The Next Card Yanis Varoufakis Will Play

by Partha Gangopadhyay, The Conversation

Decades ago, before Yanis Varoufakis became the rock-star finance minister of Greece, he and I developed some game-theoretic models of macroeconomics.

The gist of the work was this: for monetary authorities eager to preserve their autonomy, an unequivocally good reputation for relations with the government may not be desirable.

Our work illustrated why a central bank may prefer to be shrouded in ambiguity rather than be known as a strong defender of its monetary policy against government challenges, or otherwise. Why? Because central banks are also involved in contests with other self-seeking interest groups like banks and other financial entities, and the bank’s overall reputation is predicated on these simultaneous contests.

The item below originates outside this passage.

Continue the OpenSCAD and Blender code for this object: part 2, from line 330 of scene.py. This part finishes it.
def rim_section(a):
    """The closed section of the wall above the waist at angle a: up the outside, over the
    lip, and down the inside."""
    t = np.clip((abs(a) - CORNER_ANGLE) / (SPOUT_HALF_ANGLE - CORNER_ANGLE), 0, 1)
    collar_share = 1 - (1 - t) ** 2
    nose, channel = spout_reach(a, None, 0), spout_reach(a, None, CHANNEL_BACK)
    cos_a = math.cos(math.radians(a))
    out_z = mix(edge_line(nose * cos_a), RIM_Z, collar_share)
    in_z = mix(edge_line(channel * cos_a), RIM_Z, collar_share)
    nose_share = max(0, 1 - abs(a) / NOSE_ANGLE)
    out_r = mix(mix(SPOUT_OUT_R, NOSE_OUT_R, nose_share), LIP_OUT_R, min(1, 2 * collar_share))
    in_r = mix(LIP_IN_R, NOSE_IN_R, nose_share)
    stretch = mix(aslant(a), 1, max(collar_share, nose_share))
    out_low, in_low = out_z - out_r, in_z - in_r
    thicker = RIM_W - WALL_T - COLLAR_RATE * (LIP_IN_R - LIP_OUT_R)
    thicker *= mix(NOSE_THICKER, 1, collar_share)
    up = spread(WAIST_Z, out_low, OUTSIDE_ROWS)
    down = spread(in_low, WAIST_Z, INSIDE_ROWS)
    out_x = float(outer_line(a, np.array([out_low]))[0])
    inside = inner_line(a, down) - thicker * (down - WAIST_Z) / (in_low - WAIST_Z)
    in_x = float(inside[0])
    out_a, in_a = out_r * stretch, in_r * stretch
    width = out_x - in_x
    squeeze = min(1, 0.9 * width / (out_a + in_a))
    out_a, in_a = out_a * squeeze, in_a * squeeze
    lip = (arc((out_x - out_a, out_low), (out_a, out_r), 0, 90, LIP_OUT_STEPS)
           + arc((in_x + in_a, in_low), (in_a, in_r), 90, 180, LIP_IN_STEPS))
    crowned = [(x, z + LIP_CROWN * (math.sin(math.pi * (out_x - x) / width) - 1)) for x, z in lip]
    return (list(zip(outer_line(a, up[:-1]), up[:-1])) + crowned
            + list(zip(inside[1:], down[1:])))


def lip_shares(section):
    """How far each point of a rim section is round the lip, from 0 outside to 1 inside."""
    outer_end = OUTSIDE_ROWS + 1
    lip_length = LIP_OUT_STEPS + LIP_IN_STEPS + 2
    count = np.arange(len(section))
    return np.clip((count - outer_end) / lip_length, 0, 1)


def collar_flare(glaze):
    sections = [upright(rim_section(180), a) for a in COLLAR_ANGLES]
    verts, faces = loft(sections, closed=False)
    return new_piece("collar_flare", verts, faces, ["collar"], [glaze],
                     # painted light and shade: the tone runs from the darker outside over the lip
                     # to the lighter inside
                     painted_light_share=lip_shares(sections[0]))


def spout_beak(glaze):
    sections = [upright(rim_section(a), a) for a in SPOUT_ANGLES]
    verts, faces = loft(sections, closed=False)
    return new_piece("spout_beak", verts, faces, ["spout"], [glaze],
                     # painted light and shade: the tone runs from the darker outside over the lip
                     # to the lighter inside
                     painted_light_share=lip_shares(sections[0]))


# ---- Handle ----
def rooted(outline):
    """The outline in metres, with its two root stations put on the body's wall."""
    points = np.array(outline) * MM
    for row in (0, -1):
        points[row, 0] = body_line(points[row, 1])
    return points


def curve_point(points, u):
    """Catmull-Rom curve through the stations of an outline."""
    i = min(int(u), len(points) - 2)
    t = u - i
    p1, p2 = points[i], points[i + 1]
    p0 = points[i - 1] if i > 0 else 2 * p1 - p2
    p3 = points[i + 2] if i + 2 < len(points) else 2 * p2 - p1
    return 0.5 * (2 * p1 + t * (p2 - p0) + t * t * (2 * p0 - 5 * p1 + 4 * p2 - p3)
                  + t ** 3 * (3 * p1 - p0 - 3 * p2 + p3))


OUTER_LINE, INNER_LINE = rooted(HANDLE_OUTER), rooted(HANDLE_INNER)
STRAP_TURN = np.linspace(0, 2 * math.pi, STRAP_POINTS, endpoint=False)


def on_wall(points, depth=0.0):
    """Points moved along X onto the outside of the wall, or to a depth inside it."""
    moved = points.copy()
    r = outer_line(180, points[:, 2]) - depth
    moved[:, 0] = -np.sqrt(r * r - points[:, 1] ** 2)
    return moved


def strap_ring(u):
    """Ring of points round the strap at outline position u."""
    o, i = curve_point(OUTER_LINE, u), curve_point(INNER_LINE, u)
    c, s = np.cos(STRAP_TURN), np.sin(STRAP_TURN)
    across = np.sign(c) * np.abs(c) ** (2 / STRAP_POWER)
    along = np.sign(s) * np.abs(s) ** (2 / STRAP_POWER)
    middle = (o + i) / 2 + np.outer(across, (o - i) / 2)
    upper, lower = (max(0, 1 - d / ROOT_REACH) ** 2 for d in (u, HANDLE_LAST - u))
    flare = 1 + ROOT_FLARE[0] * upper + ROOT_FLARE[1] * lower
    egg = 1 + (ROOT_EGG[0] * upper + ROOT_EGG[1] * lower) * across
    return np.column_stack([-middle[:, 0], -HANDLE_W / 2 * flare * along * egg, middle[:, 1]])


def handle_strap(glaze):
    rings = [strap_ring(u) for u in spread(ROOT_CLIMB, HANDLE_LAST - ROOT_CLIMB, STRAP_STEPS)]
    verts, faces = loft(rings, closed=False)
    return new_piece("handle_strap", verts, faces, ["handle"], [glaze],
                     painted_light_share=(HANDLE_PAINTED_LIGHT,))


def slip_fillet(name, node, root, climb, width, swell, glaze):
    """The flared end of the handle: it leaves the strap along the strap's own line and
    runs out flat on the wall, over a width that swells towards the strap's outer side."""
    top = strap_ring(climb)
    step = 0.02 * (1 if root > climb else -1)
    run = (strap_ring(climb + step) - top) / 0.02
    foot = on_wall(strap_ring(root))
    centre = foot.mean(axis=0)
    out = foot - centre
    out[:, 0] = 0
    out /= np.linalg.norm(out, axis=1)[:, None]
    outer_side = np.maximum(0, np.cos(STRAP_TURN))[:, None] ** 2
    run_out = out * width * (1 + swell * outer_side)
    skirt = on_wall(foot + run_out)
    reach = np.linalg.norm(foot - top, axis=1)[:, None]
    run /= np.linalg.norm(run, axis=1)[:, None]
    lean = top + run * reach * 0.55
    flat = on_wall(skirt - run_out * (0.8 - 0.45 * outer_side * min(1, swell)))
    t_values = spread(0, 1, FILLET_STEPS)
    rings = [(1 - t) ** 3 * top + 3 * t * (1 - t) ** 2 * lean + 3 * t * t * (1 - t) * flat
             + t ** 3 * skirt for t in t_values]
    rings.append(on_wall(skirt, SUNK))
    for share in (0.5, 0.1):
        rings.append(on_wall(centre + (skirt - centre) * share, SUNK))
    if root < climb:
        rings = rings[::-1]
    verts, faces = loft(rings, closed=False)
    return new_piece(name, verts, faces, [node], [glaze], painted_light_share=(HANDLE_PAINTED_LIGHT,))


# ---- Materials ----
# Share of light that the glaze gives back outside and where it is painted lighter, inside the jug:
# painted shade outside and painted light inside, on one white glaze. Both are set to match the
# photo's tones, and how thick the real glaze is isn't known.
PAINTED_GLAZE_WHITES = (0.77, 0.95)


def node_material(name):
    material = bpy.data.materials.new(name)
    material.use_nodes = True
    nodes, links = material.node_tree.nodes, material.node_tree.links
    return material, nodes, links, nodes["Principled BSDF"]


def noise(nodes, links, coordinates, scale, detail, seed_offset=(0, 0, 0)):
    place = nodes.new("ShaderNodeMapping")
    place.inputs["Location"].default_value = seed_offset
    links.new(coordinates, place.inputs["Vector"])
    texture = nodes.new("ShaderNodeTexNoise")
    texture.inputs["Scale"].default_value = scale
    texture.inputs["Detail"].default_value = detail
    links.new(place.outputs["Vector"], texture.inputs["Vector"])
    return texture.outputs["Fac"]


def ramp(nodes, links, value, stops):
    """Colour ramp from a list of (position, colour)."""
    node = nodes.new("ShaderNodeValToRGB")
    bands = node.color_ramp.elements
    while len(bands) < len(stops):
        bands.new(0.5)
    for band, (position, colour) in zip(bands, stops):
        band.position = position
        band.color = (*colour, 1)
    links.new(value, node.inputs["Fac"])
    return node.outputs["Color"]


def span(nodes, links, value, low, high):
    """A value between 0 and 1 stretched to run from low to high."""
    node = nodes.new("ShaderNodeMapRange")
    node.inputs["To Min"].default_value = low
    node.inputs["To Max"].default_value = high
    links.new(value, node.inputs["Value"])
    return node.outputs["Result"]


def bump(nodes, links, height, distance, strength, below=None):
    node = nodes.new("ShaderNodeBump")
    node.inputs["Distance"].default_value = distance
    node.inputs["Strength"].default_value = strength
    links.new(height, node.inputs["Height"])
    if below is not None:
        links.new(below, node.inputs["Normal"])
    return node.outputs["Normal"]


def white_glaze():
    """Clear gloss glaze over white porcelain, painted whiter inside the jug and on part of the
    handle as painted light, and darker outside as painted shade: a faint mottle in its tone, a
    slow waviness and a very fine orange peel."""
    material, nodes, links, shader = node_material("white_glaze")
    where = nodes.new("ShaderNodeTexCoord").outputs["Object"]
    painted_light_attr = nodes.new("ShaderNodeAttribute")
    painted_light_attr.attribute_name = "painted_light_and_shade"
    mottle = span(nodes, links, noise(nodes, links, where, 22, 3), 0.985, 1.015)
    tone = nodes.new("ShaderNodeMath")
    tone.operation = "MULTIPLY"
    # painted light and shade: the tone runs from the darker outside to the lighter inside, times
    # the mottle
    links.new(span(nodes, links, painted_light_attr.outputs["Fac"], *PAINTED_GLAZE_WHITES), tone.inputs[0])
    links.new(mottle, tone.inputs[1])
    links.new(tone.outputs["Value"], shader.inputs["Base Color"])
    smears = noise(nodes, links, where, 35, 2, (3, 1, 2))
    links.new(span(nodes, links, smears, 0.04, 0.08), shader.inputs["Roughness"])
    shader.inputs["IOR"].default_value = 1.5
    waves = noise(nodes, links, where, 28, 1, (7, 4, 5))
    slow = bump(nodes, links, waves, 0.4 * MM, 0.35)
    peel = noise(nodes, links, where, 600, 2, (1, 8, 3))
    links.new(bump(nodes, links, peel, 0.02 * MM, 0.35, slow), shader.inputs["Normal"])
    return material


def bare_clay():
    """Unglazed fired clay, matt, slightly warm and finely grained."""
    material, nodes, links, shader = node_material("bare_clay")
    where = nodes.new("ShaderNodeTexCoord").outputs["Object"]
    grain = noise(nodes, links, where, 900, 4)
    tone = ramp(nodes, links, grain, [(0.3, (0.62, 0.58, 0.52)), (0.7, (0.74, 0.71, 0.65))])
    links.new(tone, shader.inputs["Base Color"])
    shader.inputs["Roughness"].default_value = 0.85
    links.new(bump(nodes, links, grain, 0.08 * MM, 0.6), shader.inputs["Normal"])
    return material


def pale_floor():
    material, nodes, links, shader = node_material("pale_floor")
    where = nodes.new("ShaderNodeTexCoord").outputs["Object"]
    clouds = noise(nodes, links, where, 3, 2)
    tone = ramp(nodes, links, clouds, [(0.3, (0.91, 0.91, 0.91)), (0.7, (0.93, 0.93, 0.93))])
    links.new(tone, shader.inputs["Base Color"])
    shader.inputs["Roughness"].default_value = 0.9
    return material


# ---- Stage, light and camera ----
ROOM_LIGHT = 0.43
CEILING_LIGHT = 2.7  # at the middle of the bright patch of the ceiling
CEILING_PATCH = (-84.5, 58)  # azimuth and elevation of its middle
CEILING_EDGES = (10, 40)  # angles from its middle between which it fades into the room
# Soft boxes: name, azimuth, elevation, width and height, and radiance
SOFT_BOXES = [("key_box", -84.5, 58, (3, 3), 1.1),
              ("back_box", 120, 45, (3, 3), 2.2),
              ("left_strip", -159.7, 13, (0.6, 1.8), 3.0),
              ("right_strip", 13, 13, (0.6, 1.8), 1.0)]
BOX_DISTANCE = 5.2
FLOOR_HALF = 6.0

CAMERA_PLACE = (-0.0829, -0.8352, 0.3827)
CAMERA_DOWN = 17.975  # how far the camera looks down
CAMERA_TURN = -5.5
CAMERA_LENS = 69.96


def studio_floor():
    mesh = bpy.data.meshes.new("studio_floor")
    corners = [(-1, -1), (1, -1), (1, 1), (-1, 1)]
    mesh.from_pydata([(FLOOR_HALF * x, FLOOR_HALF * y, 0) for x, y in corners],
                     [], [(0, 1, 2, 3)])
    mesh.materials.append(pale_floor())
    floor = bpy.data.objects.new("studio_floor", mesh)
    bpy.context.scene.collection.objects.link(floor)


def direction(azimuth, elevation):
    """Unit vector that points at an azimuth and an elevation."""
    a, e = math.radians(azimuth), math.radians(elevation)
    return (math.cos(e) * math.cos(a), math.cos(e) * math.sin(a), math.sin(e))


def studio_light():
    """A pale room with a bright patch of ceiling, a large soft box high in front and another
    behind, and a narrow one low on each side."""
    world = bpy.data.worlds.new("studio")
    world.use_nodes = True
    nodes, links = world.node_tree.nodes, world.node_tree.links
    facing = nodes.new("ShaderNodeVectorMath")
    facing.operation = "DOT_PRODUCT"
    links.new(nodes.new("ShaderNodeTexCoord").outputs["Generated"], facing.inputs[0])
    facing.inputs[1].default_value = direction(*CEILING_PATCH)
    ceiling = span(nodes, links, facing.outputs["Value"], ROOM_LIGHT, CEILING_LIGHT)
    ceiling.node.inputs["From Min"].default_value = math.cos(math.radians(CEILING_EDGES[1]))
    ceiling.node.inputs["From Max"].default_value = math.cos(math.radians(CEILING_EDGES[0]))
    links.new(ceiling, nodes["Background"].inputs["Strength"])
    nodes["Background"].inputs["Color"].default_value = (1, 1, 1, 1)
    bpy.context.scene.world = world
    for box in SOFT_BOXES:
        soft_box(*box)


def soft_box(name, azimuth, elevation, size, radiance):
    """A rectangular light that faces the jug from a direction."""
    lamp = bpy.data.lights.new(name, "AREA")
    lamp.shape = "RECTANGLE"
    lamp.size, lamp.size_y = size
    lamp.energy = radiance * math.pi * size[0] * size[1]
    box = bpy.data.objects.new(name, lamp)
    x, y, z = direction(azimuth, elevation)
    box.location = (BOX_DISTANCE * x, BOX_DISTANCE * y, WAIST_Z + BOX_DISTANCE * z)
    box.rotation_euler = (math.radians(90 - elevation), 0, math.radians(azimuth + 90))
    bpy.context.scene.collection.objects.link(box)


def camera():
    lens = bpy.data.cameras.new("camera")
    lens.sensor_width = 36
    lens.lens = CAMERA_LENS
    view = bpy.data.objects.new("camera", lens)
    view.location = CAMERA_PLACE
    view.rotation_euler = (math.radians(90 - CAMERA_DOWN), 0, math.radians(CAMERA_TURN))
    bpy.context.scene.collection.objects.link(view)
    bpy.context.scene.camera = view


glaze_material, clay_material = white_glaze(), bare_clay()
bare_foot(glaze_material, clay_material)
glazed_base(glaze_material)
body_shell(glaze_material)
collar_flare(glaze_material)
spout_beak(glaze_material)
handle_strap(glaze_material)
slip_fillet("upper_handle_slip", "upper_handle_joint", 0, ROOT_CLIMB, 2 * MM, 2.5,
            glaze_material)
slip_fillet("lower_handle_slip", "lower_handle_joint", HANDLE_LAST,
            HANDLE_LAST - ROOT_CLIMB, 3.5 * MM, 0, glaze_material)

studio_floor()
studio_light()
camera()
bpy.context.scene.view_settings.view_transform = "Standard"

In our youthful exuberance, we sold the model with a sexist parable for delivering a punchline:

“Suppose you are an avatar like Adonis and you have two beautiful divas, Aphrodite and Persephone, as your girlfriends who are blissfully unaware of each other. If you don’t want to come under the wrath of either of them, what should be your rational strategy? Should you reveal your hand? Should you guard it and hide it?”

The value of ambiguity arises and evolves from the very nature of multiple contests.

As the new finance minister of Greece, Yanis Varoufakis faces a new batch of contests.

The common perception in Greece today is that the government was elected with the main mandate to write off most of the country’s €310 billion in sovereign debt. This is the first contest Yanis is involved in: supporters of the political constituency of Syriza in Greece will put relentless pressure on him to write off the debt.

This contest is more like the classic courtship between Aphrodite and Adonis: Aphrodite (Greek voters) falls in love with young Adonis (nouveau politician Yanis), a fresh political force in Greece, since she is wounded by Eros’ arrow (i.e. crumbling sovereign debts). After the election, Aphrodite now entrusts Yanis with Persephone, the eurozone governments who are the creditors of Greece’s €310 billion sovereign debt. This opens up the second, but interlinked, contest between Yanis and Persephone.